JOB — Look through the listing for the word "materials". Copy each line that has it.

MATERIAL —
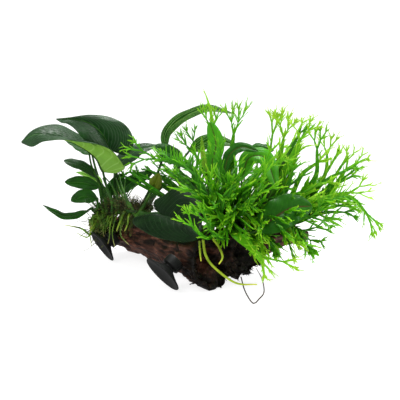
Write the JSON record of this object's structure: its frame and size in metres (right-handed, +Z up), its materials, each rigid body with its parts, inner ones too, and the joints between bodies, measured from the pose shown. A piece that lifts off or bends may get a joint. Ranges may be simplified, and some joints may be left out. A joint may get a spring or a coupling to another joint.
{
  "type": "java fern and anubias on driftwood",
  "caption": "Aquarium plant on wood: broad-leaved anubias and finely forked lace java fern rooted on a piece of driftwood that carries rubber suction cups.",
  "frame": {"origin": "on the resting surface, under the centre of the whole piece's box", "axes": "+Z up; +X to the right as seen in the picture, from the anubias end to the fern end; +Y away from the camera"},
  "size_m": [0.3354, 0.1984, 0.1657],
  "materials": {
    "driftwood": "wet dark brown bark, rough and fibrous",
    "black_rubber": "satin moulded rubber",
    "roots": "matte yellow-green to brown root skin",
    "rhizome": "satin green creeping stem",
    "anubias_leaf": "glossy leathery leaf with feathered side veins",
    "fern_leaf": "bright thin leaf, satin, darker along the midrib"
  },
  "bodies": {
    "root": {"anubias_rhizome": "rhizome", "driftwood_branch": "driftwood", "driftwood_log": "driftwood", "fern_leaf_bent": "fern_leaf", "fern_leaf_broad": "fern_leaf", "fern_leaf_large": "fern_leaf", "fern_leaf_low": "fern_leaf", "fern_leaf_narrow": "fern_leaf", "fern_leaf_round": "fern_leaf", "fern_leaf_upright": "fern_leaf", "fern_rhizome": "rhizome", "frond_01": "fern_leaf", "frond_02": "fern_leaf", "frond_03": "fern_leaf", "frond_04": "fern_leaf", "frond_05": "fern_leaf", "frond_06": "fern_leaf", "frond_07": "fern_leaf", "frond_08": "fern_leaf", "frond_09": "fern_leaf", "frond_10": "fern_leaf", "frond_11": "fern_leaf", "frond_12": "fern_leaf", "frond_13": "fern_leaf", "frond_14": "fern_leaf", "frond_15": "fern_leaf", "frond_16": "fern_leaf", "frond_17": "fern_leaf", "frond_18": "fern_leaf", "frond_19": "fern_leaf", "frond_20": "fern_leaf", "frond_21": "fern_leaf", "frond_22": "fern_leaf", "frond_23": "fern_leaf", "frond_24": "fern_leaf", "frond_25": "fern_leaf", "frond_26": "fern_leaf", "frond_27": "fern_leaf", "hanging_root_curved": "roots", "hanging_root_long": "roots", "hanging_root_short": "roots", "leaf_arching": "anubias_leaf", "leaf_back_left": "anubias_leaf", "leaf_behind_fern": "anubias_leaf", "leaf_behind_top": "anubias_leaf", "leaf_far_left": "anubias_leaf", "leaf_front": "anubias_leaf", "leaf_left_folded": "anubias_leaf", "leaf_left_level": "anubias_leaf", "leaf_left_lower": "anubias_leaf", "leaf_left_round": "anubias_leaf", "leaf_left_small": "anubias_leaf", "leaf_middle": "anubias_leaf", "leaf_top": "anubias_leaf", "leaf_young": "anubias_leaf", "loose_root_loop": "roots", "suction_cup_far": "black_rubber", "suction_cup_near": "black_rubber"}
  },
  "joints": []
}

THE REPLY —
Write the JSON record of this object's structure: its frame and size in metres (right-handed, +Z up), its materials, each rigid body with its parts, inner ones too, and the joints between bodies, measured from the pose shown. A piece that lifts off or bends may get a joint. Ranges may be simplified, and some joints may be left out. A joint may get a spring or a coupling to another joint.
  "materials": {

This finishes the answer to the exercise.